The World, Changing and Changed
by Suzi Steffen
Truth: Stranger than fiction? Often, and well-written history books mean we understand a little bit more about how we got here. From a massive selection, here are a few that would make great gifts for the history buffs in your life:
Defying Dixie: The Radical Roots of Civil Rights, 1919-1950 by Glenda Elizabeth Gilmore. W.W. Norton, $39.95. Guess what? The Civil Rights movement didn’t start when Rosa Parks refused to stand. Gilmore showcases the continual resistance of Southern African Americans and white folks to Jim Crow.
Factory Girls: From Village to City in a Changing China by Leslie Chang. Speigel & Grau, $26. Technically, this is super-recent history, but we predict this well-documented and spellbinding narrative will serve as a lasting record of one of the largest mass migrations the world has ever seen.

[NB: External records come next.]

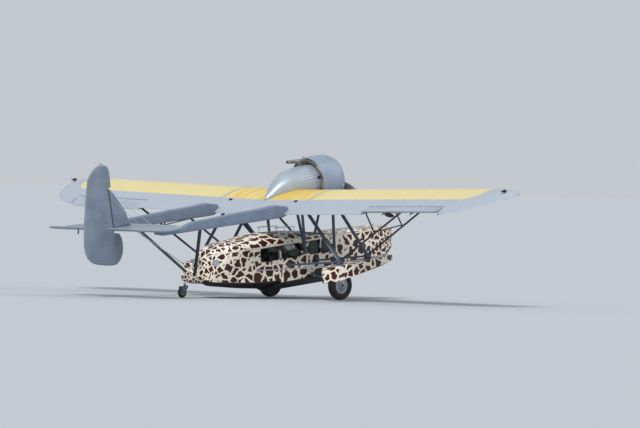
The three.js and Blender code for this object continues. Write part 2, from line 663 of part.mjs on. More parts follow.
// Landing gear, lowered. Turned sections: distance along the axle, radius
const axleIn = wheelY - 150;
const axleSection = [[-60, 0], [-60, 52], [0, 52], [0, 30], [170, 30], [170, 0]];
const tyreSection = [
  [-88, 235], [-92, 290], [-70, 335], [-30, 357], [0, tyreRadius], [30, 357], [70, 335], [92, 290],
  [88, 235], [60, 205], [-60, 205], [-88, 235],
];
const hubSection = [
  [-95, 36], [-95, 80], [-60, 110], [-60, 205 - GAP], [60, 205 - GAP], [70, 110], [95, 70],
  [95, 36], [-95, 36],
];
const tailTyreSection = [
  [-36, 20], [-36, 70], [-34, 110], [-18, 128], [0, tailTyreRadius], [18, 128], [34, 110],
  [36, 70], [36, 20], [-36, 20],
];
const braceFeet = [760, 1500];
const braceFootZ = -1600;
const swivelX = tailWheelX + 100;
const swivelZ = -1400;

function buildGear() {
  for (const [word, side] of [['right', -1], ['left', 1]]) {
    const turn = side * Math.PI / 2;
    const axle = at(wheelX, side * axleIn, wheelZ);
    const legs = join(
      bar(at(wheelX, side * 1190, 60), axle, 74, 74, 14),
      turned(axleSection, 16).rotateZ(turn).translate(axle.x, axle.y, axle.z),
      ...braceFeet.flatMap((x) => [
        bar(at(x, side * (hullHalf + 14), braceFootZ), axle, 70, 56, 12),
        sidePad(side, x - 60, x + 60, 28, braceFootZ - 40, braceFootZ + 40),
      ]),
    );
    const trimmed = cutBy(legs, wingCentre, [0, 0, -GAP]).subtract(hullSides);
    addMesh(`gear_leg_${word}`, toGeometry(trimmed), 'slate');

    const tyre = addMesh(`tyre_${word}`, turned(tyreSection, 32).rotateZ(turn), 'rubber');
    tyre.position.set(wheelX, side * wheelY, wheelZ);
    const hub = addMesh(`hub_${word}`, turned(hubSection, 32).rotateZ(turn), 'hub');
    hub.position.set(wheelX, side * wheelY, wheelZ);
  }

  const forkPin = new THREE.CylinderGeometry(26, 26, 70, 16).rotateX(Math.PI / 2).translate(0, 0, -41);
  const forkArm = (y) => box(-150, 60, y - 8, y + 8, -250, -70);
  const forkAxle = rod(14, 100, 12).rotateZ(Math.PI / 2)
    .translate(tailWheelX - swivelX, 0, tailWheelZ - swivelZ);
  const fork = join(forkPin, box(-150, 60, -58, 58, -90, -70), forkArm(50), forkArm(-50), forkAxle);
  addMesh('tail_fork', toGeometry(fork), 'slate').position.set(swivelX, 0, swivelZ);
  const tailTyre = addMesh('tail_wheel', turned(tailTyreSection, 24).rotateZ(Math.PI / 2), 'rubber');
  tailTyre.position.set(tailWheelX, 0, tailWheelZ);
}

buildWing();
buildHull();
buildCabin();
buildPower();
buildTail();
buildFloatsAndStruts();
buildGear();

// Parked attitude: main and tail wheels on the ground, then centred over the row's origin
const parkAngle = Math.atan2((tailWheelZ - tailTyreRadius) - (wheelZ - tyreRadius), wheelX - tailWheelX);
rig.rotation.y = -parkAngle;
const group = new THREE.Group();
group.add(rig);
group.updateMatrixWorld(true);
const bounds = new THREE.Box3().setFromObject(group, true);
rig.position.set(-(bounds.min.x + bounds.max.x) / 2, 0, -bounds.min.z);

export default group;
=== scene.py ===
# %% [markdown]
# # A floatplane dressed over its frame
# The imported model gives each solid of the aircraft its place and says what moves. This script puts the
# finished surfaces over it: fabric wings, an enamelled hull, struts, engine, cabin and wheels. Everything
# is in metres, and +X points to the nose, +Y to port and +Z up. The aircraft stands nose-up on its three
# wheels.

# %% Load the frame
import math

import bmesh
import bpy
from mathutils import Matrix, Vector


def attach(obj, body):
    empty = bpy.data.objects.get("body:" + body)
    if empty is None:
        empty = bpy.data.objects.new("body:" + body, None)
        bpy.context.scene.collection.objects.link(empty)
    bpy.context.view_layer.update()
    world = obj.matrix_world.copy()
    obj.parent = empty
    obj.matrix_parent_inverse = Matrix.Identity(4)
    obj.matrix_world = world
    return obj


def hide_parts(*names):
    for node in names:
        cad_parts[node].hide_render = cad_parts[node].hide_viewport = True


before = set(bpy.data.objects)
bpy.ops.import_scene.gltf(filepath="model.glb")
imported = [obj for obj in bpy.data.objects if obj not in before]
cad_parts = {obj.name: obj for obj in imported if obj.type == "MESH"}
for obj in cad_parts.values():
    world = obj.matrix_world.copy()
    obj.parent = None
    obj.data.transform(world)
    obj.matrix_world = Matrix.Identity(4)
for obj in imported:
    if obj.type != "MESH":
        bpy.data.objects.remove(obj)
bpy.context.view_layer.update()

# %% [markdown]
# ## The level airframe
# A builder's drawing shows an aircraft level, so its shapes are simplest to write that way. One matrix then
# stands them nose-up on the wheels. In the level drawing x = 0 and z = 0 are at the rear spar, under the
# wing.

# %% The parked attitude
PARK_ANGLE = math.radians(7.37047)
LEVEL_ORIGIN = Vector((0.892810, 0.0, 2.109715))
LEVEL = Matrix.Translation(LEVEL_ORIGIN) @ Matrix.Rotation(-PARK_ANGLE, 4, "Y")
SIDES = (("right", -1), ("left", 1))
print("nose in the row's frame:", [round(value, 3) for value in LEVEL @ Vector((3.92, 0.0, -1.0))])

# %% [markdown]
# ## Camera
# The photograph was taken with a long lens, from about 147 m away and 43 degrees off the tail. The camera
# stands as high over the ground as the photographer's did over the water, so the wing is seen almost
# edge-on.

# %% Camera
CAMERA_AZIMUTH, CAMERA_ELEVATION, CAMERA_ROLL = (math.radians(angle) for angle in (-43.19, 0.4, 1.4))
CAMERA_PLACE = Vector((-99.114, -108.457, 3.110))
camera_data = bpy.data.cameras.new("camera")
camera_data.sensor_width = 36.0
camera_data.lens = 341.5
camera_data.clip_start, camera_data.clip_end = 1.0, 1500.0
camera = bpy.data.objects.new("camera", camera_data)
bpy.context.scene.collection.objects.link(camera)
camera.location = CAMERA_PLACE
view_back = Vector((math.sin(CAMERA_AZIMUTH) * math.cos(CAMERA_ELEVATION),
                    -math.cos(CAMERA_AZIMUTH) * math.cos(CAMERA_ELEVATION), math.sin(CAMERA_ELEVATION)))
level_right = Vector((math.cos(CAMERA_AZIMUTH), math.sin(CAMERA_AZIMUTH), 0.0))
level_up = view_back.cross(level_right)
view_right = math.cos(CAMERA_ROLL) * level_right + math.sin(CAMERA_ROLL) * level_up
view_up = view_back.cross(view_right)
camera.rotation_mode = "QUATERNION"
camera.rotation_quaternion = Matrix((view_right, view_up, view_back)).transposed().to_quaternion()
bpy.context.scene.camera = camera
print("camera at", [round(value, 1) for value in CAMERA_PLACE])

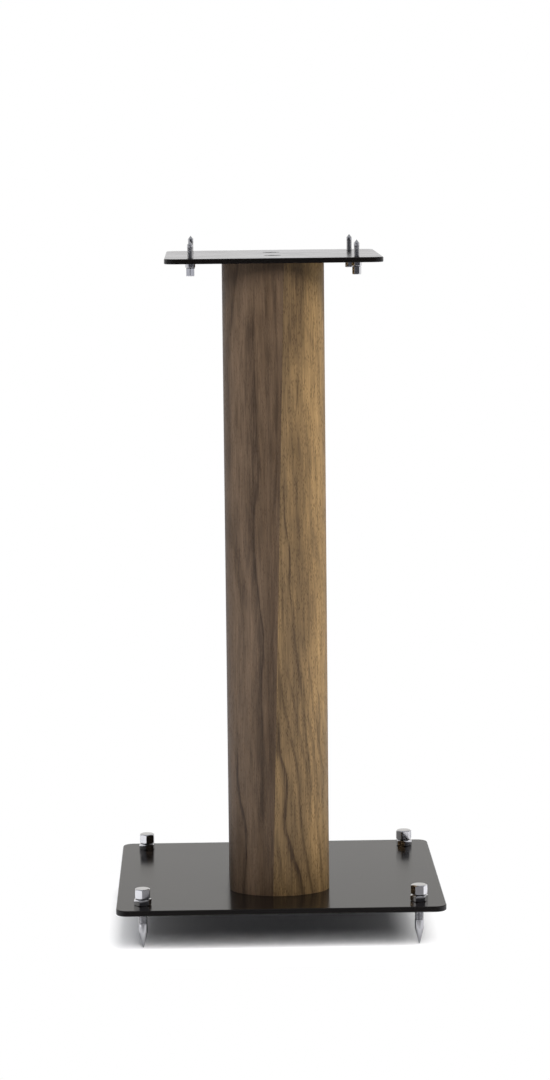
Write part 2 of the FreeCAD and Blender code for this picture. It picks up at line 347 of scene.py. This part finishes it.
def coated(name, color, roughness, smudge, texture_size, bump_depth, metallic=0.0, ior=1.5):
    """Powder coat, oxide or plating on steel."""
    material, tree, shader = new_material(name)
    wear = add(tree, "ShaderNodeGroup", node_tree=handling)
    tree.links.new(object_position(tree), wear.inputs["Position"])
    for label, value in (("Roughness", roughness), ("Smudge", smudge), ("Texture Size", texture_size)):
        wear.inputs[label].default_value = value
    bump = add(tree, "ShaderNodeBump", {"Height": wear.outputs["Height"], "Strength": 0.5,
                                        "Distance": bump_depth})
    shader.inputs["Base Color"].default_value = (*color, 1.0)
    shader.inputs["Metallic"].default_value = metallic
    shader.inputs["IOR"].default_value = ior
    tree.links.new(wear.outputs["Roughness"], shader.inputs["Roughness"])
    tree.links.new(bump.outputs["Normal"], shader.inputs["Normal"])
    return material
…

American-Made: The Enduring Legacy of the WPA by Nick Taylor. Bantam Books, $27.The book’s other subtitle is “When FDR Put the Nation to Work,” and we sure hope President-elect Obama is reading this superb tome as he plans to rebuild our country’s infrastructure.
On Their Own: Women Journalists and the American Experience in Vietnam by Joyce Hoffman. Da Capo Press, $27.50. When the military, the government and newspapers said no way, these women took it as incentive to photograph, write and report from the front lines anyway.
Le Corbusier: A Life by Nicholas Fox Weber. Knopf, $45. Don’t leave it to art history and architecture grad students to read this life of a man whose personal life and buildings spanned Europe and the U.S. in the 20th century.